Note to those who continue to disrupt my work - my life: Please find the heart to stop. I will not completely give up on my writings. "Into the Light" was inspired by your behaviors. I will not silently let you crush me and destroy my work. If you don't want me to talk about what you do to me, then stop doing it and leave me alone. I have better things to focus on also. As for the core of my life's work. . .if you don't like what I write, please just don't read it. If you don't understand or see things the way I do, please grow to realize that, 'Just because you don't see or understand it doesn't mean it has no right to exist.' If you are just letting greed, hatred or jealousy aim to tear me down, I hope you soon grow to realize that you have your own inner "gifts", even though they may be different from mine. If my writings shine a light into places you want to remain hidden in the dark. . .well, I'm sorry you feel that way and I hope you'll soon understand that my work is about healing and not about pointing fingers. I believe that we all have wonderful hearts, even when we don't use them. I pray for all of you to please use yours enough to refrain from intrusive and/or harmful behaviors - I pray for God's Light to shine into your Hearts.








. January 2010
Since I am not able to continue my work, beyond this website, at this time, I've decided to openly share my publications. Please check them out on the new Publications page.
And please help spread the word about this web site. Thank you. 






October 2009
I'm deeply sorry to be unable to produce more publications or Poetography at this time. I did the best I could to launch my life's work into the world - literally giving it more than all I had since the year 2003, although many forces fought against it. But I no longer have the resources to continue my work and keep myself protected through the process.  However, most of the messages, which I wrote into my publications, remain here on this website. I hope they reach the heart of humanity.
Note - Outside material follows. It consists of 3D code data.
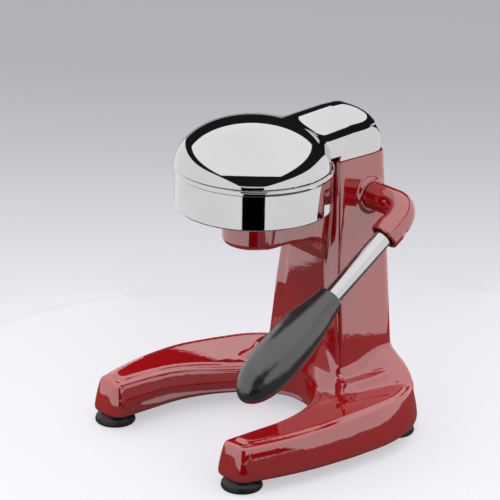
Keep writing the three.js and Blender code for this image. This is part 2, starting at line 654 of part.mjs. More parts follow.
function add(name, geometry, material) {
  const mesh = new THREE.Mesh(geometry, material);
  mesh.name = name;
  press.add(mesh);
}

add('body_casting', bodyCasting(), RED());
for (const { name, end, x, y } of footPlaces) {
  add(`suction_foot_${end}_${name}`, at(suctionFoot(), x, y, 0), RUBBER());
  add(`foot_screw_${end}_${name}`, at(footScrew(), x, y, 0), STEEL());
}
add('juice_bowl', bowl(), STAINLESS());
add('bowl_gasket', bowlGasket(), RUBBER());
add('strainer', strainer(), STAINLESS());
add('reamer_cone', reamerCone(), ALUMINIUM());
add('upper_rack_guide', guideBlock(GUIDE_UPPER_Z, 22.8), NYLON());
add('lower_rack_guide', guideBlock(GUIDE_LOWER_Z, 30), NYLON());
for (const [side, name] of [[-1, 'left'], [1, 'right']]) {
  add(`upper_guide_screw_${name}`, guideScrew(side, GUIDE_UPPER_Z + GUIDE_H + GAP + 2, -1), STEEL());
  add(`lower_guide_screw_${name}`, guideScrew(side, GUIDE_LOWER_Z - GAP - 2, 1), STEEL());
  add(`shaft_bush_${name}`, bush(side), BRONZE());
  add(`pinion_spacer_${name}`, spacer(side), STEEL());
  add(`rack_screw_${name}`, rackScrew(side), STEEL());
}
add('press_head', pressHead(), CHROME());
add('press_bell', pressBell(), ALUMINIUM());
add('bell_screw', bellScrew(), STEEL());
add('rack', rack(), STEEL());
add('pinion', pinion(), STEEL());
add('pinion_key', at(keyBox(0), 0, SHAFT_Y, SHAFT_Z), STEEL());
add('pinion_shaft', shaft(), STEEL());
add('shaft_end_washer', endWasher(), STEEL());
add('shaft_end_screw', endScrew(), STEEL());
add('lever_elbow', elbow(), RED());
add('elbow_grub_screw', grubScrew(), STEEL());
add('lever_rod', leverRod(), CHROME());
add('lever_grip', grip(), BLACK());

const juicer = new THREE.Group();
juicer.add(press);
export default juicer;
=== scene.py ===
"""Lever citrus press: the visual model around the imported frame.

Shapes are drawn in millimetres from the pressing axis, the vertical line through the bowl, and are
moved to the frame, in metres, when their mesh is made.
"""

import json
import math

import bpy
import numpy as np
from mathutils import Matrix, Vector


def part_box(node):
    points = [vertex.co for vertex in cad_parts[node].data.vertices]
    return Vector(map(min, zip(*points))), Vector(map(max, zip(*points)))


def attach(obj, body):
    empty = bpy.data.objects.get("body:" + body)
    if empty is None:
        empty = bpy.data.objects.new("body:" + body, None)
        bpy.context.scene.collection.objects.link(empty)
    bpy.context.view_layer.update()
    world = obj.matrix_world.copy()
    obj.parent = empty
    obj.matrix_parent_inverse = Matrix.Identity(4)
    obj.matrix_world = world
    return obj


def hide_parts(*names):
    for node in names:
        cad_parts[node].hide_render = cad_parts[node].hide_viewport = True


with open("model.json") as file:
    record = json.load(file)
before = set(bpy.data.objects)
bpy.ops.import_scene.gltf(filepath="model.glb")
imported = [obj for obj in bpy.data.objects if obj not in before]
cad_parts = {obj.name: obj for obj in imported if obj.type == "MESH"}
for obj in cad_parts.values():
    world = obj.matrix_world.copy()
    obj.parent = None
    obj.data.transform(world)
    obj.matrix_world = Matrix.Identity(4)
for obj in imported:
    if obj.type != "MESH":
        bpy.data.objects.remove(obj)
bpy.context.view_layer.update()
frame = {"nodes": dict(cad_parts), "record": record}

MM = 0.001
_bowl_lo, _bowl_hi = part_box("juice_bowl")
AXIS = np.array([(_bowl_lo.x + _bowl_hi.x) / 2, (_bowl_lo.y + _bowl_hi.y) / 2, 0.0])


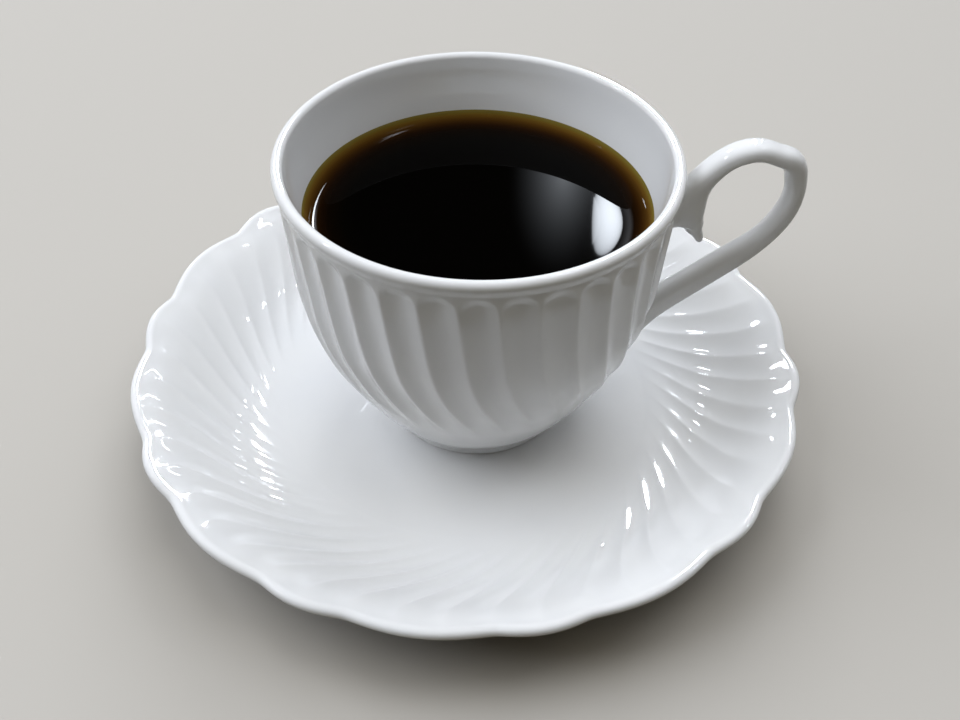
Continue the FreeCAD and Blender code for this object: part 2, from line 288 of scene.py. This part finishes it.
arch_foot, arch_rise, arch_end = 60.6, 2.9, 2.6  # the arches that end them under the lip
# radius over the ridges, by height over the foot
bowl_outside = [(2.2, 20.7), (3.6, 22.0), (6.6, 24.6), (11.5, 27.7), (18.3, 31.5),
                (27.1, 35.5), (38.9, 38.3), (51.6, 39.2), (61.4, 39.82), (63.5, 39.88),
                (64.2, 40.12), (65.0, 40.42)]
# wall thickness as a share of cup_wall, by height
bowl_thickness = [(12.4, 1.45), (20.0, 1.05), (30.0, 1.0), (42.0, 1.02), (54.4, 0.94),
                  (61.0, 0.65)]
# turn of the channels in degrees, by height
bowl_swirl = [(0.0, 27.0), (10.0, 22.0), (20.0, 16.2), (26.0, 12.0), (34.0, 6.8),
              (41.0, 4.0), (49.0, 2.3), (58.0, 1.0), (65.0, 0.0)]
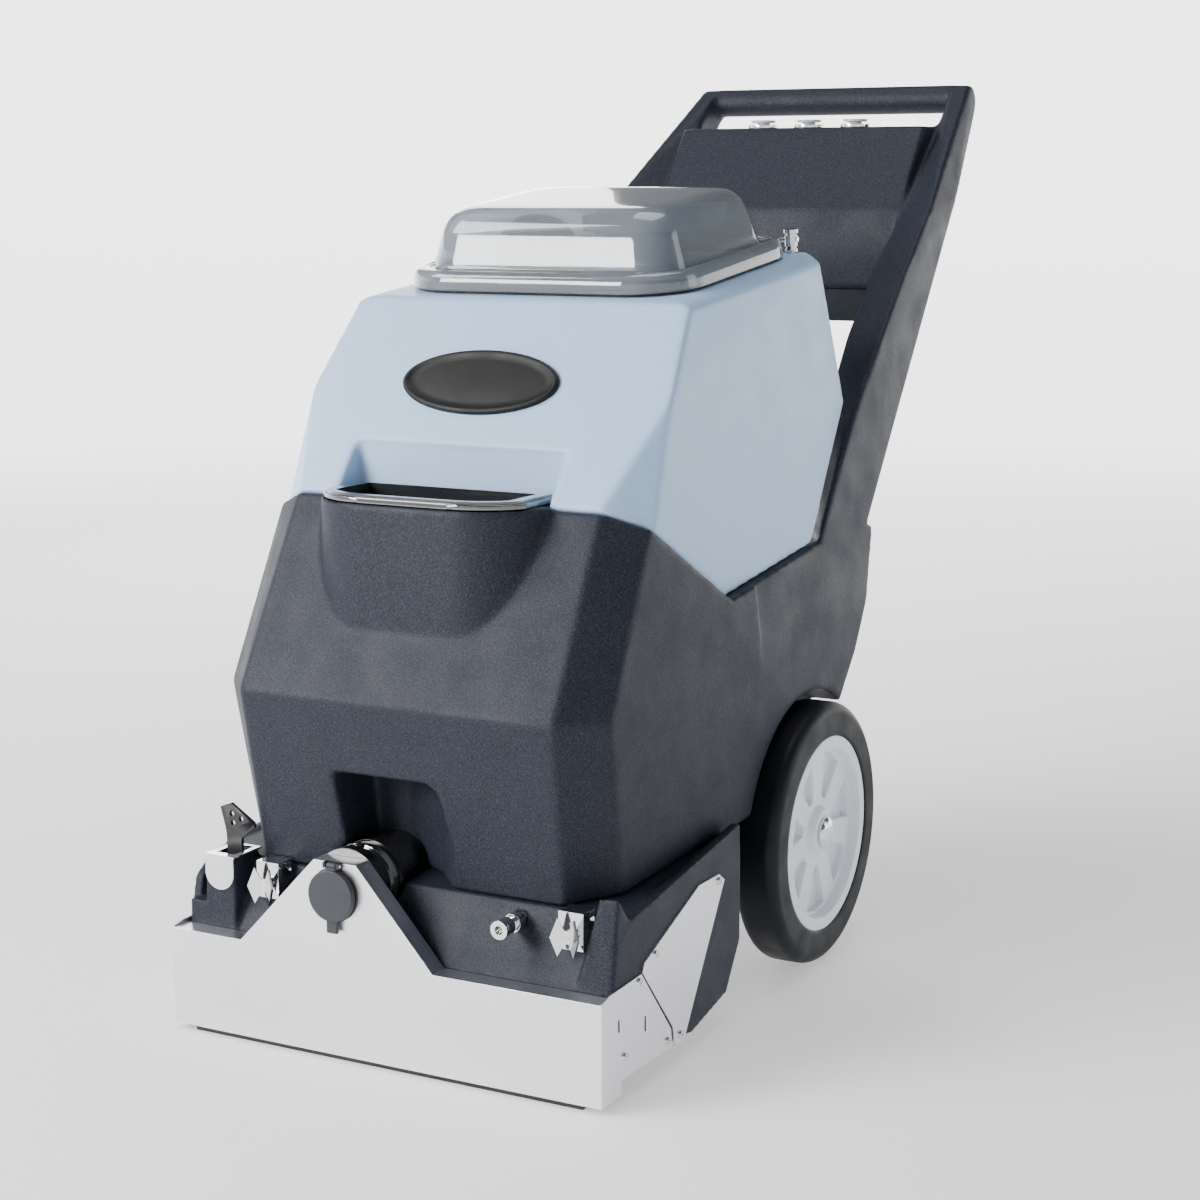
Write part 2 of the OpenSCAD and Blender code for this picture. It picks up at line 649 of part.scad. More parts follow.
// The tank's front face, from its foot to its head, back and up, and the badge's place along it
tank_foot = [131, 527.1];
tank_head = [275, 711.6];
badge_at = tank_foot + 0.575 * (tank_head - tank_foot);
module blank_badge() color([0.05, 0.05, 0.06]) place()
    translate([-9, badge_at[0], badge_at[1]])
    rotate([atan2(tank_head[1] - tank_foot[1], tank_head[0] - tank_foot[0]), 0, 0]) difference() {
        translate([0, 0, dot]) linear_extrude(5) scale([88, 37]) circle(1);
        translate([0, 0, 3.5]) linear_extrude(5) scale([80, 30]) circle(1);
    }

module lid_gasket() color([0.12, 0.12, 0.13]) place() on_top() translate([0, 4, 0.75]) linear_extrude(2.4)
    difference() {
        rounded(lid_w - 4, lid_l - 8, 60);
        translate([0, 10]) rounded(lid_w - 14, lid_l - 28, 50);
    }

module hinge_posts() color([0.8, 0.8, 0.82]) place() on_top() for (x = [-150, 150]) difference() {
    union() {
        rod_z(-2.5, 22, 3, x, hinge_s);
        rod_z(0.8, 4, 7, x, hinge_s);
        rod_z(4, 7, 5.5, x, hinge_s);
        rod_z(7, 19, 7, x, hinge_s);
        rod_z(19, 21, 5.5, x, hinge_s);
        rod_z(21, 25, 8, x, hinge_s);
    }
    rod_x(x - 20, x + 20, 3, hinge_s, hinge_h);
}

module hinge_pin() color([0.75, 0.75, 0.77]) place() on_top() rod_x(-158, 158, 3, hinge_s, hinge_h);

// The dome's plan at height z: half-width w, from front y0 to back y1
module dome_ring(w, y0, y1, z, r) translate([0, y0, z]) linear_extrude(0.02) offset(r, $fn = smooth)
    translate([-w + r, r]) square([2 * (w - r), y1 - y0 - 2 * r]);
module dome(g, base) hull() {
    dome_ring(145 - g, 30 + g, 270 - g, base, 40);
    dome_ring(136 - g, 38 + g, 262 - g, dome_h - 22 - g, 38);
    dome_ring(127 - g, 48 + g, 254 - g, dome_h - 6 - g, 34);
    dome_ring(115 - g, 62 + g, 243 - g, dome_h - g, 28);
}

module clear_lid() color([0.85, 0.88, 0.9, 0.5]) place() on_top() difference() {
    union() {
        translate([0, 0, 3.4]) linear_extrude(lid_flange - 3.4) rounded(lid_w, lid_l, 65);
        dome(0, lid_flange - 1);
        for (x = [-84, 70]) {
            rod_x(x, x + 14, 7, hinge_s, hinge_h);
            block(x, x + 14, lid_l - 6, hinge_s, hinge_h - 6, hinge_h + 6);
        }
    }
    translate([0, 6, 3]) linear_extrude(lid_flange - 3 - lid_wall) rounded(lid_w - 6, lid_l - 12, 59);
    dome(lid_wall, lid_flange - lid_wall - 1);
    rod_x(-90, 90, 3 + run_gap, hinge_s, hinge_h);
}

module inlet_dome() color([0.1, 0.1, 0.11]) place() on_top() difference() {
    union() {
        intersection() {
            translate([-72, 150, 22]) sphere(44);
            block(-130, -20, 90, 210, 22, 90);
        }
        rod_z(-40, 22, 44, -72, 150);
        translate([0, 40, -5]) linear_extrude(5) intersection() {
            rounded(128, 198, 34);
            translate([-130, 60]) square([114, 100]);
        }
    }
    translate([-72, 150, 20]) sphere(40);
    rod_z(-41, 20, 40, -72, 150);
}

module float_housing() color([0.7, 0.77, 0.83]) place() on_top() difference() {
    union() {
        translate([46, 152, 44]) linear_extrude(20) rounded(70, 84, 18);
        translate([40, 158, 34]) linear_extrude(6) rounded(52, 70, 14);
        rod_z(-50, 44, 33, 40, 194);
        translate([0, 40, -5]) linear_extrude(5) intersection() {
            rounded(128, 198, 34);
            translate([-10, 104]) square([140, 100]);
        }
    }
    rod_z(-46, 38, 29, 40, 194);
    rod_z(-51, -45, 15, 40, 194);
    for (a = [0, 60, 120]) translate([40, 194, -28]) rotate([0, 0, a]) cube([80, 14, 30], center = true);
}

module float_ball() color([0.9, 0.9, 0.9]) place() on_top() difference() {
    translate([40, 194, -21.5]) sphere(24);
    translate([40, 194, -21.5]) sphere(22);
}

skirt_plate();
side_plate_left();
side_plate_right();
vacuum_shoe();
port_collar();
port_cap();
cap_pin();
vacuum_duct();
duct_clip();
base_housing();
chassis_frame();
spray_bar();
spray_nozzles();
brush_hangers();
brush_core();
brush_bristles();
brush_pulley();
drive_belt();
brush_motor();
motor_pulley();
vacuum_motor();
solution_pump();
solution_tank();
pocket_rim();
fill_strainer();
handle_arm_left();
handle_arm_right();
handle_grip();
control_console();
console_cover();
switch_bezels();
switch_left();
switch_middle();
switch_right();
cord_gland();
axle();
tyre_left();
tyre_right();
hub_left();
hub_right();
axle_cap_left();
axle_cap_right();
lever_bracket();
lever_pin();
foot_lever();
latch_brackets();
latch_wing_left();
latch_wing_right();
quick_coupling();
coupling_sleeve();
plate_screws();
recovery_tank();
blank_badge();
lid_gasket();
hinge_posts();
hinge_pin();
clear_lid();
inlet_dome();
float_housing();
float_ball();
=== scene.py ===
"""Looks of the walk-behind carpet cleaner: one pale studio, and a finished skin on every CAD node."""
import json
import math

import bmesh
import bpy
from mathutils import Matrix, Vector


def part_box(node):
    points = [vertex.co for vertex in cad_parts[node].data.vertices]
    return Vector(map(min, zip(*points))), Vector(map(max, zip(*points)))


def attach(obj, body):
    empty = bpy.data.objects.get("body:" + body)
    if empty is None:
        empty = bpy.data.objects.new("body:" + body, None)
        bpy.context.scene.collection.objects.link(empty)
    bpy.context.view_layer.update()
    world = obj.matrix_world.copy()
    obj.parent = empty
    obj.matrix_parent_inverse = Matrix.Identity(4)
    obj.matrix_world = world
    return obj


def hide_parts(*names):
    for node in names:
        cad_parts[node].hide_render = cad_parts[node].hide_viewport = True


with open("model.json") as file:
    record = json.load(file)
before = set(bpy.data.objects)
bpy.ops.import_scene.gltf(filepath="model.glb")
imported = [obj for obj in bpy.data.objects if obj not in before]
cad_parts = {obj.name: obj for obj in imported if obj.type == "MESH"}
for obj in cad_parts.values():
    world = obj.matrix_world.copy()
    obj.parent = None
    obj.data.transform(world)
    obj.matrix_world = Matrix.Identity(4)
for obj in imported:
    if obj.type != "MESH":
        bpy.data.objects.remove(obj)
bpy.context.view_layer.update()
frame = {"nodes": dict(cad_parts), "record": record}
NODES = frame["nodes"]
BODY_OF = {node: body for body, members in frame["record"]["behaviour"]["bodies"].items() for node in members}
SLOT_OF = {part["node"]: part["material_slot"] for part in frame["record"]["subparts"]}
PIECE_OF = {}                               # CAD node: the visible piece that stands for it
MM = 0.001
FRONT_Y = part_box("skirt_plate")[0].y        # front face of the steel shoe
WHEEL_AXIS = sum(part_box("axle"), Vector()) / 2


def shop(x, y, z):
    """A place given in mm, with y counted from the shoe's front face."""
    return Vector((x * MM, FRONT_Y + y * MM, z * MM))


LID_ORIGIN = shop(0, 293, 715)
LID_TILT = math.radians(7)
FACE_FOOT = shop(0, 131, 527.1)             # the recovery tank's sloping front face
FACE_HEAD = shop(0, 275, 711.6)
FACE_LEAN = math.atan2(FACE_HEAD.z - FACE_FOOT.z, FACE_HEAD.y - FACE_FOOT.y)
# closes the fill pocket's drain, so that the tank's inner skin comes loose and is dropped
DRAIN_PLUG = ((-40, 90, 396), (24, 146, 436))
BEVEL_WIDTH = 0.5 * MM
FLAT_WITHIN, EDGE_FROM, SHARP_FROM = 0.6, 32, 35   # degrees between two faces


# ---- camera, floor and light ----

def make_camera():
    camera = bpy.data.objects.new("camera", bpy.data.cameras.new("camera"))
    camera.data.lens = 69.8
    camera.data.sensor_width = 36
    camera.location = (1.173, -2.289, 0.8199)
    camera.rotation_euler = (math.radians(80), 0, math.radians(28.2))
    bpy.context.scene.collection.objects.link(camera)
    bpy.context.scene.camera = camera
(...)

Although I've faced overwhelming difficulties, since I started publicly sharing my life's work, there have been rays of Light, which shone through the darkness, and there were individuals who's support tried to be the wind beneath my broken wings. . . 
I thank God for the Light that has been here for me, even during those times when my Faith stumbled and darkness surrounded me;  the people who allow their Hearts to be touched by my work;  the people who proof read "Embracing Feelings" in 1998 and 1999; the people in New York who supported the first printing of, "Embracing Feelings" in 2003 and 2004;  the original supporters of "The Personal Journal" - Judy G., Jeff T., Eric L., Ann-Marie T., Bryan B., Nancy T., Dennis P., Michael G., Henry & Treva, Joan V., Robert B., Rudy G., Jay and Sheri T.;  the people who later subscribed to "The Personal Journal", with genuine intentions of supporting its mission and I; the people who supported "Sharon's Bud" through placing ads in the second issue;  The individuals and businesses, that  displayed my booklets and Poetography; And all the people who showed me genuine kindness and consideration as I struggled to succeed against too many odds. Thank you from the depths of my heart to all of you.

I feel sorry, beyond words, that I failed to reach a point where I could begin to create a "Recovery Center" for those of us who need time to heal from losses and difficulties.


Juggling
by Sharon Rose Poet

I was nothing,
But a tiny human being,
Who let courage show
Some of what I'm Seeing -
Juggling one big world
In each trembling hand,
While stumbling through pools
Of their dark quicksand.
I can't walk on water
Like we did once before.
I was just skimming the mud
To reach the other shore.






About My Name Change
There have been some foolish assumptions about my name changes. So here's the Truth. . .  "Namatari", was originally just used as my pen name, in order to protect my family of origin from the most personal parts of my writings. Then I changed it to my legal name, because I wanted to fully stand with my writings. But I decided to return to my birth name, "Sharon," for personal reasons.  However, because of a promise I'd made to my father, I couldn't use my family of origin's last name. So I chose the name "Poet", because my mother had called me her "little Poet" when I was a child. My middle name, "Rose" also comes from an experience with my mother - from a poem she wrote for me.  "Sharon Rose Poet" is now my legal name.